Resistance Grounding
Resistance grounding uses a resistor between neutral and earth. It limits fault current and reduces damage. This method balances safety and protection.
Reactance Grounding
Reactance grounding uses an inductor to limit current. It controls fault levels and supports system stability. This method suits specific industrial systems.
Ungrounded System
Ungrounded systems do not connect neutral to earth. They operate in special conditions where continuous operation is required. Careful design is needed for safety.
Earthing and Grounding in Practical Installations
Real installations use both earthing and grounding together. Earthing protects equipment bodies from becoming live. Grounding stabilizes the system and supports fault detection. These systems work together to ensure safety and reliability.

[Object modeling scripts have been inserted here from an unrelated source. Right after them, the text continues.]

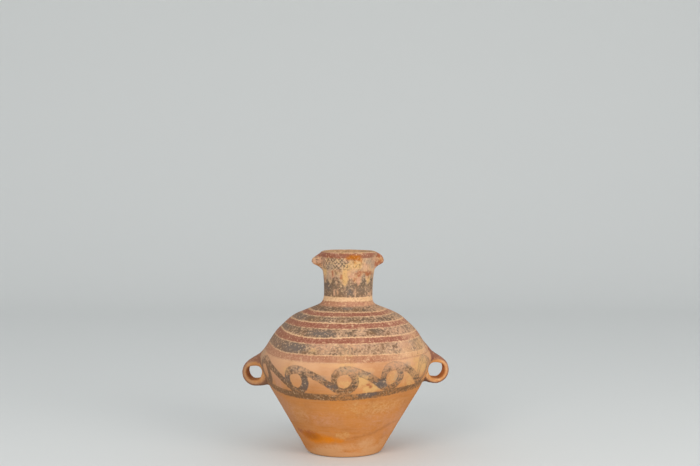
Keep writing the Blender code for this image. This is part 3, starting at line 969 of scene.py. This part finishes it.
class PotFinish(Finish):
    """Fired clay with its slip, paints, wear and stains, laid one over another."""

    def __init__(self):
        super().__init__("painted earthenware")
        self.height = self.plan("hand_height")
        self.dust = self.grain(0.0013, 2.0, 0.6, shift=2.0)
        self.speckle = self.grain(0.0040, 2.0, 0.55)
        self.flake = self.grain(0.0080, 3.0, 0.6, shift=3.0)
        self.drift = self.grain(0.026, 3.0, 0.55, shift=9.0)
        self.wiping = self.grain(0.012, 4.0, 0.6, scale=(0.35, 0.35, 3.0), shift=11.0)
        worn = self.math("MULTIPLY_ADD", self.dust, 0.16, self.times(self.speckle, 0.44))
        worn = self.math("MULTIPLY_ADD", self.drift, 0.14, worn)
        self.worn = self.math("MULTIPLY_ADD", self.flake, 0.26, worn)
        shake = self.grain(0.0040, 3.0)
        self.ragged = self.roughen(self.height, shake, BAND_SHAKE)
        self.steady = self.roughen(self.height, shake, LINE_SHAKE)
        self.painted = self.times(self.plan("outside"), self.math("SUBTRACT", 1.0, self.plan("on_handle")))
        self.colour = CLAY

    def lay(self, share, colour):
        """Put a colour over what is there already."""
        self.colour = self.blend(share, self.colour, colour)

    def patch(self, name, reach=0.30):
        """A soft patch with a broken, flaky edge."""
        broken = self.roughen(self.plan(name), self.worn, 3.0)
        share = self.span(broken, 0.42 - reach, 0.42 + reach)
        return self.times(share, self.span(self.plan(name), 0.02, 0.20))

    def lay_clay(self):
        """Clay of the body, paler on the shoulder and mottled on the neck."""
        self.lay(self.span(self.height, 112, 190), PALE_CLAY)
        cloud = self.grain(0.060, 3.0, 0.5, shift=7.0)
        self.lay(self.span(cloud, 0.44, 0.72, 0.0, 0.55), DARK_CLAY)
        self.lay(self.span(self.drift, 0.52, 0.72, 0.0, 0.35), DARK_CLAY)
        self.lay(self.span(self.wiping, 0.40, 0.75, 0.0, 0.22), PALE_CLAY)
        self.lay(self.times(self.patch("pale", 0.45), 0.75), FOOT_CLAY)
        on_neck = self.span(self.height, 296, 306)
        self.lay(self.times(on_neck, 0.65), NECK_CLAY)
        for shift, colour in ((31.0, GREY_CLAY), (37.0, YELLOW_CLAY), (43.0, PINK_CLAY), (47.0, BROWN_PAINT)):
            mottle = self.span(self.grain(0.0085, 3.0, 0.6, shift=shift), 0.50, 0.66, 0.0, 0.55)
            self.lay(self.times(mottle, on_neck), colour)
        self.lay(self.times(self.patch("yellow"), 0.80), YELLOW_CLAY)
        self.lay(self.times(self.patch("pink", 0.45), 0.75), PINK_CLAY)
        self.lay(self.times(self.patch("grey_and_shade", 0.40), 0.60), GREY_CLAY)
        smear = self.roughen(self.plan("smear"), self.flake, 14.0)
        self.lay(self.span(smear, -2.0, 3.0, 0.0, 0.50), DARK_CLAY)

    def lay_cream(self):
        """Thin lines of cream slip between the bands."""
        cream = self.times(self.bands(self.steady, CREAM_STRIPES, 0.5), self.painted)
        self.lay(self.times(cream, self.span(self.speckle, 0.36, 0.52, 0.35, 0.85)), CREAM_SLIP)

    def lay_red(self):
        """Red ochre bands, dusty where they are worn, and red stains, one also a painted shade under the
        right lug.
        """
        above = self.math("SUBTRACT", self.worn, self.plan("red_wear"))
        thin = self.span(above, -0.13, -0.03, 0.0, 0.42)
        left = self.math("ADD", thin, self.span(above, -0.04, 0.04, 0.0, 0.52))
        red = self.times(self.bands(self.ragged, RED_STRIPES, 0.7), left)
        red = self.most(red, self.bands(self.ragged, RED_LINES, 0.9))
        dusty = self.span(self.math("MULTIPLY_ADD", self.dust, 0.5, self.speckle), 0.70, 0.88)
        self.lay(self.times(red, self.painted), self.blend(dusty, RED_OCHRE, RED_DUST))
        self.lay(self.times(self.patch("red_stain_and_shade"), 0.75), STAIN_RED)

    def neck_net(self):
        """Thin crossed lines round the top of the neck, from the turn round the pot and the height."""
        parts = self.tree.nodes.new("ShaderNodeSeparateXYZ")
        self.feed(parts.inputs[0], self.place)
        forward = self.times(parts.outputs[1], -1.0)
        turn = self.math("ARCTAN2", self.math("SUBTRACT", parts.outputs[0], NECK_LEAN), forward)
        round_neck = self.times(turn, NECK_RADIUS)
        up = self.times(parts.outputs[2], 1000.0)
        crossed = []
        for way in ("ADD", "SUBTRACT"):
            across = self.roughen(self.math(way, round_neck, up), self.flake, 9.0)
            fold = self.math("PINGPONG", across, NET_PITCH / 2)
            crossed.append(self.span(fold, NET_LINE * 0.6, NET_LINE * 1.7, 1.0, 0.0))
        net = self.times(self.most(*crossed), self.bands(up, ((NET_LOW, NET_HIGH, 1.0),), 1.5))
        above = self.math("SUBTRACT", self.worn, self.plan("net_wear"))
        return self.times(net, self.span(above, -0.03, 0.04))

    def ink(self):
        """Colour of the black paint, browner low down and slate or purple in places."""
        ink = self.blend(self.span(self.drift, 0.45, 0.60), BLACK_PAINT, BROWN_PAINT)
        # Purple where the grey patches lie, on the left flank as painted shade
        ink = self.blend(self.patch("grey_and_shade", 0.35), ink, PURPLE_PAINT)
        ink = self.blend(self.span(self.height, 120, 134, 0.75, 0.0), ink, BROWN_PAINT)
        ink = self.blend(self.span(self.height, 276, 288, 0.0, 0.65), ink, NECK_PAINT)
        return self.blend(self.times(self.patch("slate", 0.40), 0.85), ink, SLATE_PAINT)

    def lay_black(self):
        """Black bands, scrolls, teeth and net: a thin wash, with dense paint left where it isn't worn."""
        banded = self.bands(self.ragged, BLACK_STRIPES, 0.9)
        strokes = self.roughen(self.plan("scroll"), self.grain(0.004, 3.0, shift=5.0), 3.8)
        scrolls = self.span(strokes, -0.8, 0.8)
        outline = self.times(scrolls, self.span(strokes, 0.6, 2.6, 1.0, 0.0))
        teeth = self.span(self.roughen(self.plan("teeth"), self.flake, 13.0), -1.6, 1.6)
        drawn = self.times(self.most(banded, self.most(scrolls, teeth)), self.painted)
        above = self.math("SUBTRACT", self.worn, self.plan("black_wear"))
        wash = self.times(drawn, self.span(above, -0.14, -0.03, 0.10, 0.60))
        wash = self.most(wash, self.times(self.times(banded, 0.20), self.painted))
        dense = self.times(drawn, self.span(above, -0.046, 0.046, 0.0, 0.84))
        lines = self.most(self.times(outline, 0.20), self.times(self.neck_net(), 0.95))
        self.black = self.most(dense, self.times(lines, self.painted))
        self.lay(wash, self.blend(self.span(self.height, 120, 185), THIN_BROWN, THIN_PAINT))
        self.lay(self.black, self.ink())

    def lay_dots(self):
        """Rows of cream dots, the remains of the slip under each red band."""
        dots = self.span(self.grain(0.0042, 1.0, 0.5, shift=17.0), 0.47, 0.56, 0.10, 0.85)
        rows = self.times(self.bands(self.steady, CREAM_DOTS, 0.4), self.painted)
        self.lay(self.times(rows, dots), CREAM_SLIP)

    def lay_stain(self):
        """Orange stains, browner up the neck and beside the red stains."""
        orange = self.blend(self.span(self.height, 100, 300, 0.0, 0.75), STAIN_ORANGE, STAIN_BROWN)
        orange = self.blend(self.span(self.plan("red_stain_and_shade"), 0.0, 0.9, 0.05, 0.80), orange, STAIN_BROWN)
        soaked = self.span(self.roughen(self.plan("stain"), self.flake, 1.6), 0.05, 1.05)
        soaked = self.times(soaked, self.span(self.plan("stain"), 0.02, 0.30))
        self.lay(self.times(soaked, 0.97), orange)

    def lay_specks(self):
        """Specks where the surface has flaked, more of them on the shoulder, the neck and the black."""
        where = self.most(self.span(self.height, 177, 184, 0.12, 1.0), self.black)
        fine = self.times(self.grain(0.0042, 2.0, 0.6, shift=51.0), 0.65)
        grit = self.math("MULTIPLY_ADD", self.dust, 0.35, fine)
        self.pale_specks = self.times(self.span(grit, 0.55, 0.63), where)
        self.lay(self.times(self.pale_specks, 0.62), CREAM_SLIP)
        self.lay(self.times(self.times(self.span(grit, 0.45, 0.37), where), 0.45), BROWN_PAINT)

    def lay_handles(self):
        """Dark red outside and above, unpainted orange clay within the loop, a painted highlight on the faces
        of each strap and a painted shadow line below.
        """
        self.lay(self.times(self.plan("handle_inner"), 0.85), HANDLE_ORANGE)
        # Painted highlight on each strap's faces, broken up in patches by noise
        highlight_share = self.span(self.flake, 0.38, 0.58, 0.10, 0.75)
        self.lay(self.times(self.plan("handle_edge"), highlight_share), HANDLE_HIGHLIGHT)
        paint_left = self.span(self.worn, 0.42, 0.50, 0.45, 0.85)
        self.lay(self.times(self.plan("handle_red"), paint_left), HANDLE_RED)
        # Painted shadow: a dark line along the underside of each loop
        self.lay(self.times(self.plan("handle_under"), 0.75), HANDLE_UNDER_SHADE)

    def set_surface(self):
        """Dry, slightly uneven surface, with paint a little proud and flakes a little sunk."""
        self.feed(self.shader.inputs["Base Color"], self.colour)
        self.feed(self.shader.inputs["Roughness"], self.span(self.speckle, 0.3, 0.7, 0.72, 0.92))
        self.shader.inputs["Specular IOR Level"].default_value = 0.15
        relief = self.math("MULTIPLY_ADD", self.wiping, 0.3, self.times(self.speckle, 0.35))
        relief = self.math("MULTIPLY_ADD", self.black, 0.10, relief)
        relief = self.math("MULTIPLY_ADD", self.pale_specks, -0.25, relief)
        bump = self.tree.nodes.new("ShaderNodeBump")
        bump.inputs["Strength"].default_value = 0.45
        bump.inputs["Distance"].default_value = 0.0012
        self.feed(bump.inputs["Height"], relief)
        self.feed(self.shader.inputs["Normal"], bump.outputs[0])


def painted_clay():
    """The pot's whole finish, from the bare clay out to the last stain."""
    finish = PotFinish()
    finish.lay_clay()
    finish.lay_cream()
    finish.lay_red()
    finish.lay_black()
    finish.lay_dots()
    finish.lay_stain()
    # Darker on the inner wall and the underside of the foot
    finish.lay(finish.span(finish.plan("outside"), 0.0, 0.6, 0.75, 0.0), INSIDE_DARKER)
    finish.lay_specks()
    finish.lay_handles()
    # Painted shade laid last over the left flank
    finish.lay(finish.times(finish.plan("flank_shade"), 0.35), FLANK_SHADE)
    finish.set_surface()
    return finish.material


pot = build_pot()
thin_inside(pot)
finish_clay(pot)
paint_plan(pot)
pot.data.materials.clear()
pot.data.materials.append(painted_clay())
set_stage()
light_studio()
set_camera()

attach(pot, "root")
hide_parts("jug")
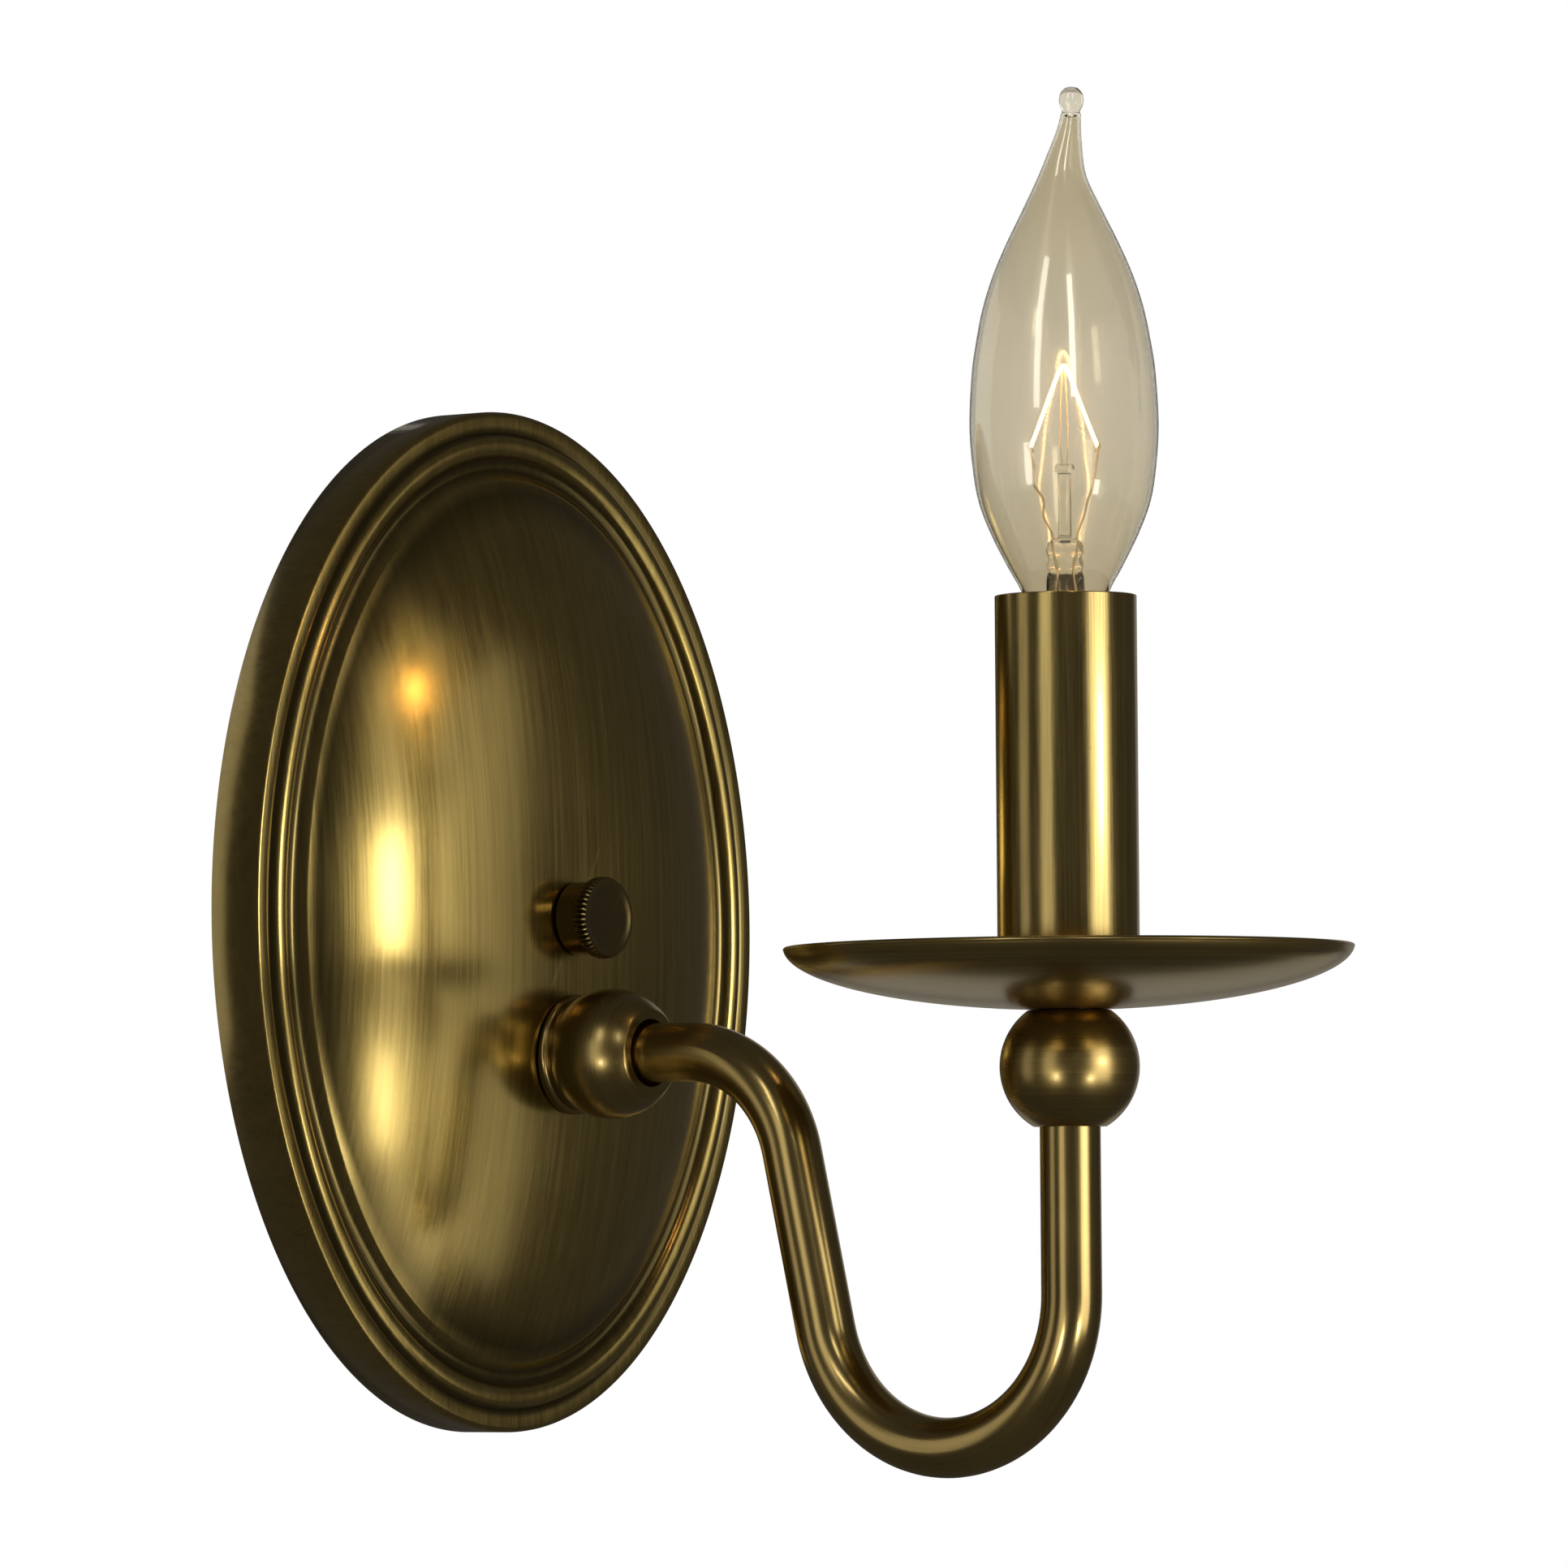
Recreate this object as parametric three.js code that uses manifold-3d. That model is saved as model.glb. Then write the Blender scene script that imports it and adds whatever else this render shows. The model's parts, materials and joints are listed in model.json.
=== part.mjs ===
// Single-light electric wall sconce in antique brass: an oval domed backplate, a gooseneck arm that
// leaves a turned hub, and a candle socket with a metal sleeve, drip pan and flame-tip bulb.
// Millimetres, +Z up. The origin is the centre of the wall plane and the fixture faces -Y.
import * as THREE from "three";
import { mergeVertices } from "three/addons/utils/BufferGeometryUtils.js";
import Module from "manifold-3d";

const wasm = await Module();
wasm.setup();

// ---- driving dimensions ----
const GAP = 0.3; // clearance between pieces that touch

// backplate
const PLATE_HALF_WIDTH = 70;
const PLATE_HALF_HEIGHT = 89;
const PLATE_SHEET = 1;
const RIM_HEIGHT = 10;
const DOME_INSET = 12.5; // from the rim to the edge of the dome
const DOME_EDGE_HEIGHT = 11.1;
const DOME_HEIGHT = 24;
const DOME_POWER = 2.8; // how much flatter the crown is than the flanks

// arm and the threaded nipples at its two ends
const PIPE_RADIUS = 5.1;
const PIPE_BORE = 3.8;
const NIPPLE_RADIUS = 4.7;
const NIPPLE_BORE = 3.5;
const NIPPLE_HOLE = NIPPLE_RADIUS + GAP;
const PIPE_SEAT = PIPE_RADIUS + GAP;
const HUB_Z = -23.6;
const CANDLE_REACH = 128; // wall to candle axis
const FIRST_BEND = 22.3;
const SECOND_BEND = 25.8;
const SECOND_BEND_Z = -65.5;
const LEAN = THREE.MathUtils.degToRad(12.7); // of the straight run between the two bends

// hub, along its own axis: heights are distances from the wall
const HUB_RADIUS = 11.3;
const HUB_CENTRE = 31.8;
const HUB_FACE_RADIUS = 7.4;
const HUB_BACK = 21;
const FOOT_RADIUS = 10.4;
const FOOT_TOP = 24.9;
const NIPPLE_START = 15.5;
const NIPPLE_END = 35;
const ARM_START = 35.6;

// candle: ball, drip pan and sleeve on one upright axis
const BALL_RADIUS = 11.75;
const BALL_Z = -27.65;
const BALL_TOP_Z = -18.5;
const BALL_BOTTOM_Z = -37.65;
const BALL_STEP_Z = -33.3; // where the ball's wide bore for the arm meets its narrow one
const PAN_RADIUS = 47.8;
const PAN_RIM_Z = -7.4;
const PAN_DEPTH = 10.8;
const PAN_SHEET = 1;
const SLEEVE_RADIUS = 11.9;
const SLEEVE_WALL = 0.7;
const SLEEVE_TOP_Z = 51.2;
const SLEEVE_BOTTOM_Z = -16.4;
const UPPER_NIPPLE_TOP_Z = -8.5;

// socket and bulb
const SOCKET_RADIUS = 9;
const SOCKET_BOTTOM_Z = 20;
const SOCKET_TOP_Z = 45.5;
const SHELL_FLOOR_Z = 26.8;
const SHELL_RADIUS = 6.45;
const SHELL_WALL = 0.35;
const BULB_TIP_Z = 27.9;
const BASE_RADIUS = 5.75;
const BASE_BOTTOM_Z = 31.5;
const BASE_TOP_Z = 44.4;
const GLASS_WALL = 0.6;
const FLAME_FLICK = 1.7; // how far the tip turns to one side
const FILAMENT_TURN = THREE.MathUtils.degToRad(-53.5); // the filament's plane about the bulb axis
const FILAMENT_APEX_Z = 90.2;
const FILAMENT_FOOT_Z = 76.2;

// wall strap, knob and wiring
const STRAP_LENGTH = 105;
const STRAP_WIDTH = 19;
const STRAP_SHEET = 2;
const SLOT_NEAR = 33;
const SLOT_FAR = 46;
const SLOT_WIDTH = 4.8;
const GROUND_SCREW_Z = 16;
const STUD_RADIUS = 2.05;
const STUD_END = 28.8;
const KNOB_RADIUS = 7.1;
const KNOB_FACE = 31.3;
const WASHER_FACE = 25.1;
const WIRE_RADIUS = 1.1;
const WIRE_OFFSET = 1.4; // each wire's distance from the middle of the pipe
const NUT_X = 16; // the wire nuts hang this far either side of the strap
const NUT_MOUTH_Z = -41;
const NUT_HEIGHT = 8.5; // their distance from the wall

const FINE = 40;
const ROUND = 24;
const SMALL = 16;

// ---- materials ----
function metal(color, roughness) {
  return new THREE.MeshStandardMaterial({ color, roughness, metalness: 1 });
}

function plain(color, roughness) {
  return new THREE.MeshStandardMaterial({ color, roughness, metalness: 0 });
}

const antiqueBrass = () => metal(0x8a6d35, 0.35);
const yellowBrass = () => metal(0xc7a04a, 0.3);
const zincSteel = () => metal(0xb4b6b8, 0.4);
const greenSteel = () => metal(0x2e7d4a, 0.4);
const copper = () => metal(0xb87333, 0.35);
const nickel = () => metal(0xc8c4b8, 0.3);
const solder = () => metal(0x9fa3a6, 0.35);
const tungsten = () => metal(0xffc98a, 0.5);
const phenolic = () => plain(0x1d1b1a, 0.6);
const blackPvc = () => plain(0x151515, 0.5);
const whitePvc = () => plain(0xe8e6e0, 0.5);
const orangeNylon = () => plain(0xd9772b, 0.5);
const blackGlass = () => plain(0x16151c, 0.2);

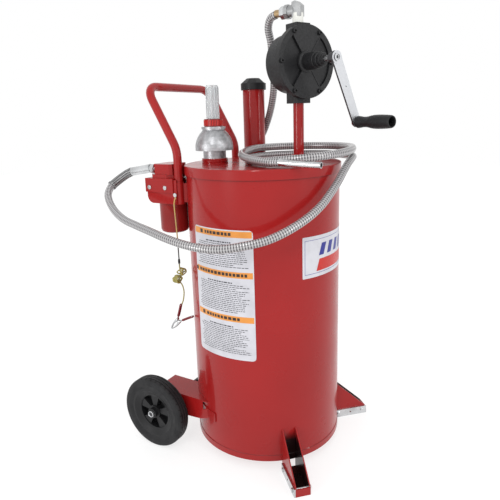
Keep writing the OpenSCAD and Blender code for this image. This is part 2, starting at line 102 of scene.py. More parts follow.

Proper design ensures that both functions operate effectively.
Conclusion
The difference between earthing and grounding lies in their purpose and application within electrical systems. Earthing protects people by connecting equipment bodies to the earth. Grounding stabilizes voltage and supports system operation through neutral connections. Both systems guide fault current safely and improve safety. Understanding the difference between earthing and grounding helps create secure installations that protect users and equipment over time.